Se Cathedral was filled with gold and carving and chapels. I've included a photo of the back side. The front looks much more interesting because one of the two towers fell off, but I don't have a photo.



The Church of St. Francis of Assisi is filled with graves, and they were blocked off to preserve them.







The walls were covered in frescoes. Although this church is not currently in use as a place of worship, it was fascinating.

Finally, the ruins of the Church of St. Augustine, which included a five-storey tower. It was abandoned in 1835 because of the Goan Inquisition.

The third day more eating, drinking, and laying on the beach. Wonderful sunsets, and plenty of bikini time on this trip!

Monday, May 10, 2010

The Land of Tea

I've been back in Pune for more than two weeks now, so this is a little late! Congratulations to Scott and Tatiana in London, and Sarah and Frank in Toronto. Both couples added a baby girl to their homes recently, and I am so excited to meet them when I return to Canada!

The main purpose for visiting Darjeeling was for the tea, which was lucky because there weren't any views of the mountains the whole time I was there. Good visibility meant seeing across the street. It was a welcome change from the heat of northern India. And tea is one of the reasons for my existence.









Everywhere in north West Bengal there are signs for the Gorkhaland movement for a separate Indian state. Right now the movement has achieved some autonomy. A separate state seems reasonable to me, since Gorkhaland has a different geography, economy, and ethnic group from the south.

I visited the Makaibari Tea Estate just south of Kurseong. I was unimpressed with the tour, especially since the guide didn't mention that Makaibari tea is organic, and that seems important. It was definitely cool to see the process of tea production: picking, drying, fermenting, drying, sorting, packaging. None of the fine Makaibari teas were available for sale, unfortunately.

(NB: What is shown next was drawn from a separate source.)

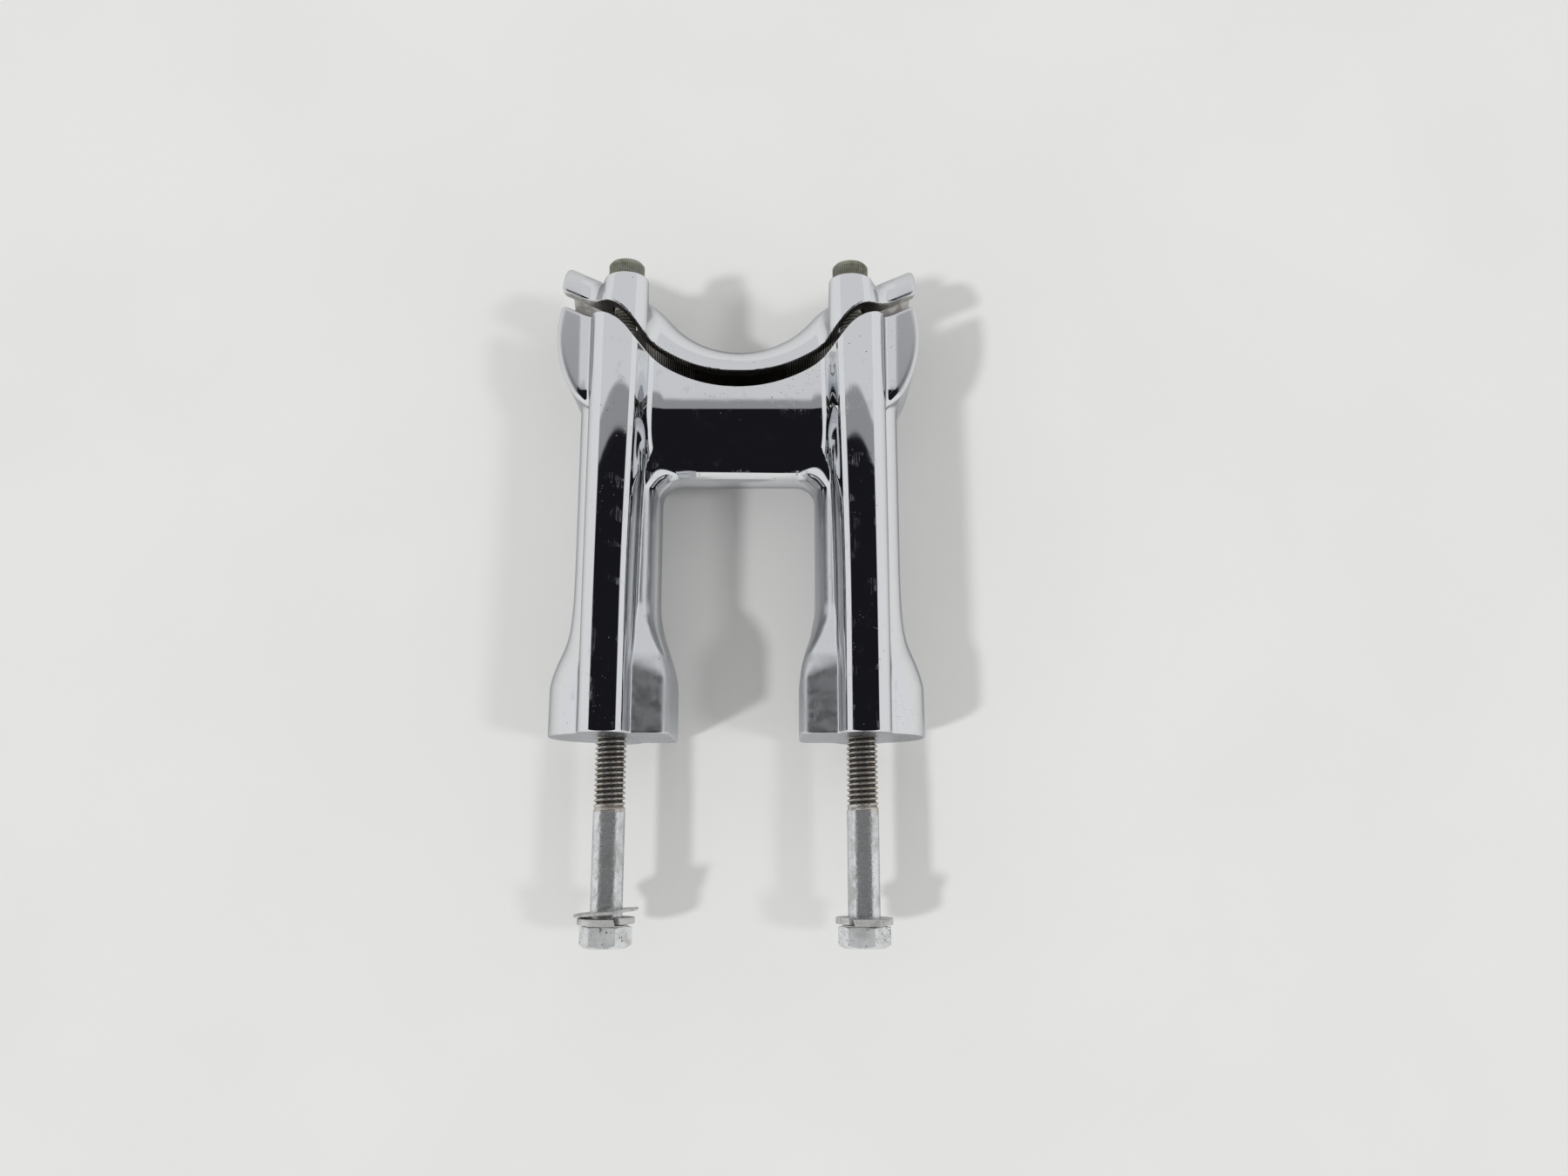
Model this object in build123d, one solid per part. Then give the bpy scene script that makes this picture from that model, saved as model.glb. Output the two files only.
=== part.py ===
from build123d import *
import os
from math import cos, radians, sin, sqrt, tan

# Two-leg handlebar riser with a one-piece clamp cap, lying on its back.
#
# X runs across the legs, Y from the feet to the clamp, Z up, away from what the riser lies on.
# The finished part's origin is under its middle, on the surface it lies on. The functions here work
# from the point midway between the riser bolts on the plane of the feet, and the last step moves
# the pieces. Sizes are millimetres.

# Handlebar channel: a dropped middle bend, a bend back on each side, and two straight arms
BOLT_SPACING = 88.9  # between the riser bolts, and so between the legs
BAR_R = 12.7  # the bar that the clamp holds, 25.4 across
BEND_Y = 125.9  # the bar's centreline where the channel is lowest
BEND_R = 51.0
BEND_ANGLE = 50.0  # slope of the channel where the bends meet
BACK_R = 22.0  # radius of the bend back
ARM_ANGLE = 24.0
ARM_OUT = 20.35  # from the bolt's axis to the end of the body's arm
CAP_OVERHANG = 0.8  # how far the cap's arms reach past the body's
CHANNEL_WALL = 4.7  # round the bar
MIDDLE_GAP = 4.7  # between body and cap at the middle of the channel, with a bar clamped
END_GAP = 3.6  # and at the ends of the arms
CAP_RAISED = 1.4  # the cap is loose: it sits this much higher than on a bar
CAP_TILT = 0.5  # and its left end is the higher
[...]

In Darjeeling I bought a Castleton's Moonlight White, the unfurled tips of the tea bush, apparently picked by moonlight. I also bought a Castleton's Muscatel, a second flush. That's picked later than the first flush, uses the opened leaves lower on the bush, and is considered finer than the first flush. Got that straight? The Moonlight White is properly a "green" tea, which means unfermented (or unoxidized), while the Muscatel is a "black" tea, fully fermented (three days). When I was in Kathmandu, Nepal, I also added an Ilam first flush (black) and an Oolong (partially fermented) to my collection.

The main temple in Darjeeling, built on the site of the Dorje Ling monastery, is a fascinating mix of Hinduism and Buddhism, covered in Tibetan prayer flags, and images of Hindu gods. It's also covered in aggressive monkeys.


Another big draw in Darjeeling is the Darjeeling Himalayan Railway, a UNESCO World Heritage Site. For the "joyride" to Ghum and back they still run the steam engine "toy train" on the 610 mm narrow gauge track (compared to the 1435 mm standard gauge). Nine kilometers takes 40 minutes, so taking a jeep by the road which runs alongside the tracks is much faster for long distances. The difference in elevation between Siliguri, the closest regular train station, and Darjeeling is about 2000 metres, so my airtight toiletry bottles all changed shape in the three-hour jeep ride.

From Darjeeling I put my name on the waitlist for a train out of Siliguri, and unfortunately failed to get a seat. Facing a lack of available trains, and a 24+ hour trip by train or bus to my next destination, I decided to fly back to Pune, which resulted in an interesting adventure trying to book a seat.